EXERCISE AIM: Copy out the data below verbatim.

** start SOURCE DATA **

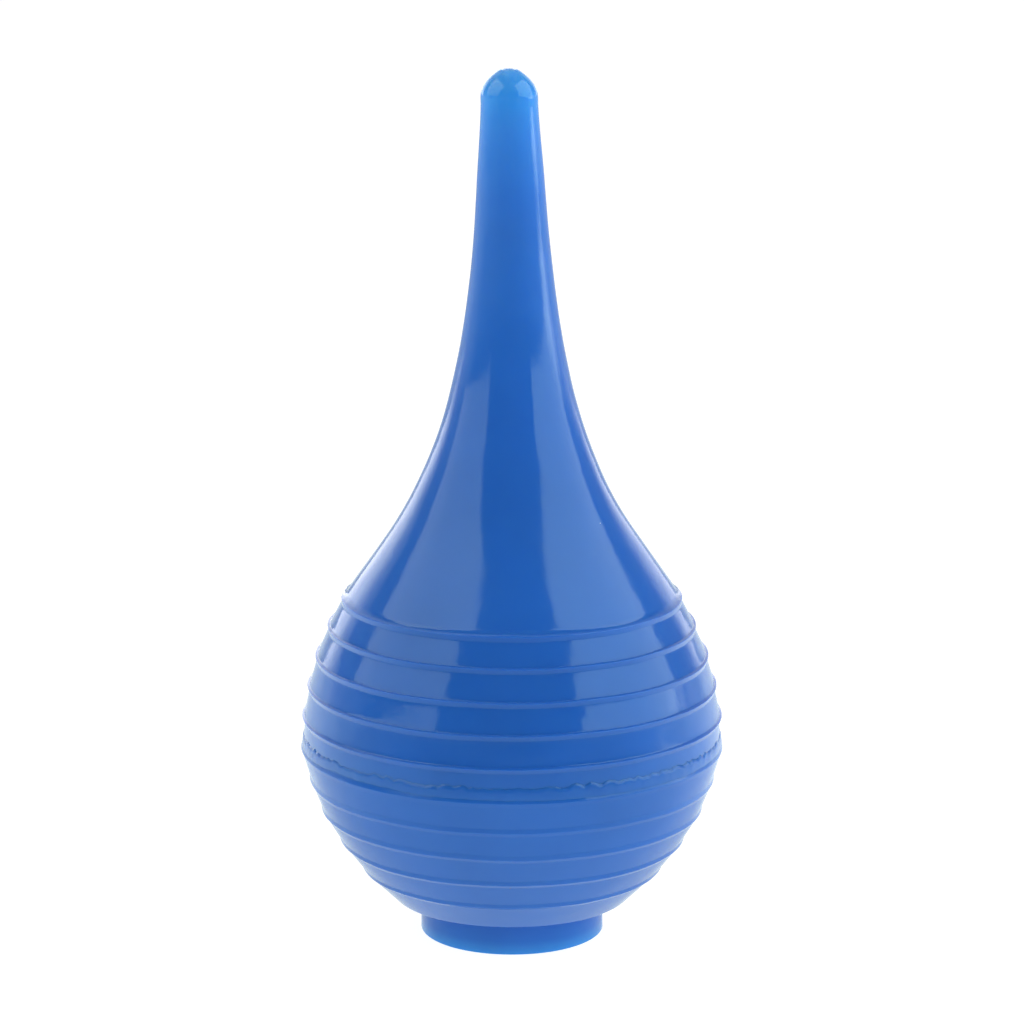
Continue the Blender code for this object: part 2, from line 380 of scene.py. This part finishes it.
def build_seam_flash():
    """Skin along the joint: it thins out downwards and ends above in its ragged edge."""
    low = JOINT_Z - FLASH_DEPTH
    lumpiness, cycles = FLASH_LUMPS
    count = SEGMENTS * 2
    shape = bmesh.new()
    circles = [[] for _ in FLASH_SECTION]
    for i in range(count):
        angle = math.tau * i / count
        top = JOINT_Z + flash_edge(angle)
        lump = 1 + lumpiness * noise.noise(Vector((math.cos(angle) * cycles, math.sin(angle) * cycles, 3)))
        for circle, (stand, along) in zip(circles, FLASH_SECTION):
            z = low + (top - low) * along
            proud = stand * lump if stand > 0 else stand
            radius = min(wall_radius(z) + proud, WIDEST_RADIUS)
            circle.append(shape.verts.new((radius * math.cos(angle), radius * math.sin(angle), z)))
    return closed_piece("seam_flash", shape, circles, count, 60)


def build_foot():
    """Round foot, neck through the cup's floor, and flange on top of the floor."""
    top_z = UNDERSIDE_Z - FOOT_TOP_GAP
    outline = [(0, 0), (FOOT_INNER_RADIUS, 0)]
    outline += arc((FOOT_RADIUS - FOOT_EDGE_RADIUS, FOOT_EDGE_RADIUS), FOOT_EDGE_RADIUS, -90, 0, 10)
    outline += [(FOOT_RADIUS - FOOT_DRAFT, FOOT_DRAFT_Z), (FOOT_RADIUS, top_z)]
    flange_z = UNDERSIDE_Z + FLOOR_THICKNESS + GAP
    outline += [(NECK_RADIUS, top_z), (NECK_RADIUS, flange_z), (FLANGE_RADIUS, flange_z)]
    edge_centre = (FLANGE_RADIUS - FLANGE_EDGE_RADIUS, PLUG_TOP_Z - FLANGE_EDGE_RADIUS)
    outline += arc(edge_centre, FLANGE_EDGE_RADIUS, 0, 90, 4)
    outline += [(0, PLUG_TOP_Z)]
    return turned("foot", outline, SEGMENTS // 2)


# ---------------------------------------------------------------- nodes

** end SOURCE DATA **

THE RESPONSE:
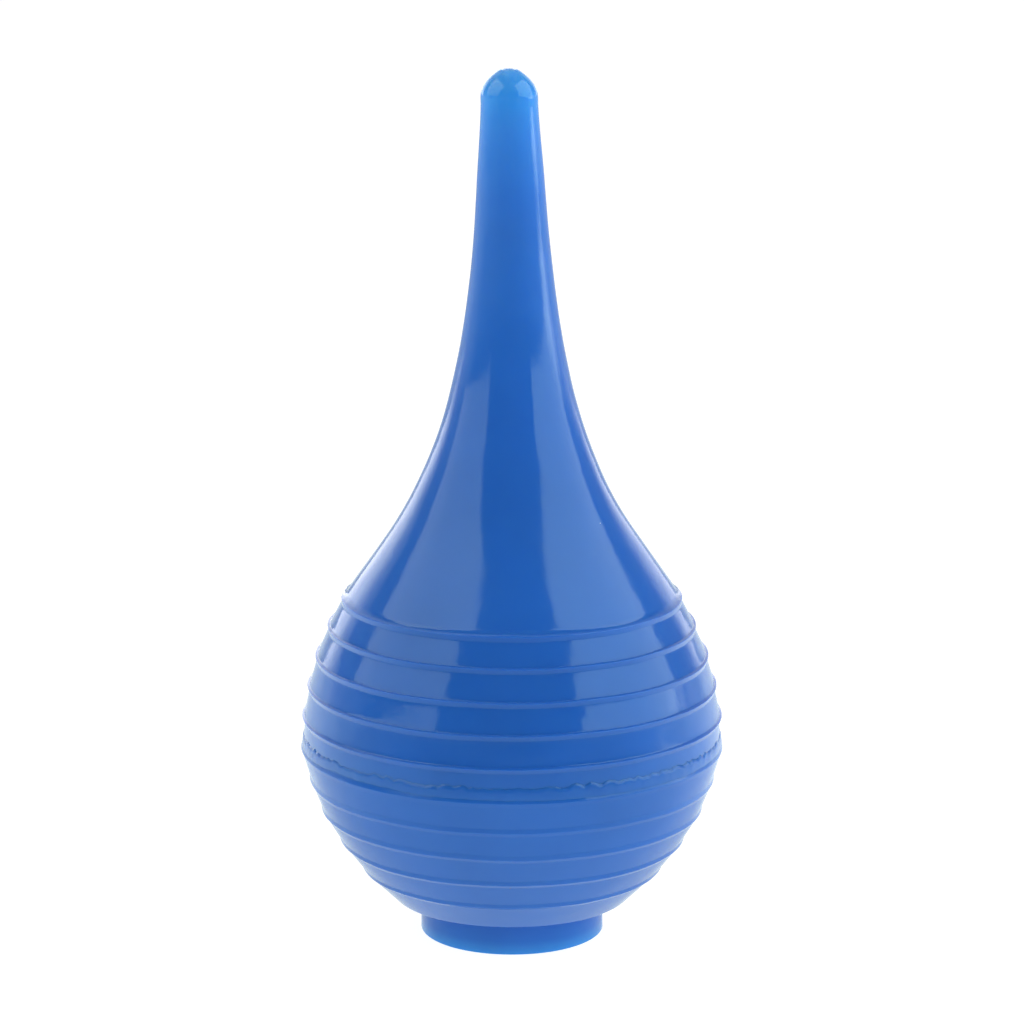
Continue the Blender code for this object: part 2, from line 380 of scene.py. This part finishes it.
def build_seam_flash():
    """Skin along the joint: it thins out downwards and ends above in its ragged edge."""
    low = JOINT_Z - FLASH_DEPTH
    lumpiness, cycles = FLASH_LUMPS
    count = SEGMENTS * 2
    shape = bmesh.new()
    circles = [[] for _ in FLASH_SECTION]
    for i in range(count):
        angle = math.tau * i / count
        top = JOINT_Z + flash_edge(angle)
        lump = 1 + lumpiness * noise.noise(Vector((math.cos(angle) * cycles, math.sin(angle) * cycles, 3)))
        for circle, (stand, along) in zip(circles, FLASH_SECTION):
            z = low + (top - low) * along
            proud = stand * lump if stand > 0 else stand
            radius = min(wall_radius(z) + proud, WIDEST_RADIUS)
            circle.append(shape.verts.new((radius * math.cos(angle), radius * math.sin(angle), z)))
    return closed_piece("seam_flash", shape, circles, count, 60)


def build_foot():
    """Round foot, neck through the cup's floor, and flange on top of the floor."""
    top_z = UNDERSIDE_Z - FOOT_TOP_GAP
    outline = [(0, 0), (FOOT_INNER_RADIUS, 0)]
    outline += arc((FOOT_RADIUS - FOOT_EDGE_RADIUS, FOOT_EDGE_RADIUS), FOOT_EDGE_RADIUS, -90, 0, 10)
    outline += [(FOOT_RADIUS - FOOT_DRAFT, FOOT_DRAFT_Z), (FOOT_RADIUS, top_z)]
    flange_z = UNDERSIDE_Z + FLOOR_THICKNESS + GAP
    outline += [(NECK_RADIUS, top_z), (NECK_RADIUS, flange_z), (FLANGE_RADIUS, flange_z)]
    edge_centre = (FLANGE_RADIUS - FLANGE_EDGE_RADIUS, PLUG_TOP_Z - FLANGE_EDGE_RADIUS)
    outline += arc(edge_centre, FLANGE_EDGE_RADIUS, 0, 90, 4)
    outline += [(0, PLUG_TOP_Z)]
    return turned("foot", outline, SEGMENTS // 2)


# ---------------------------------------------------------------- nodes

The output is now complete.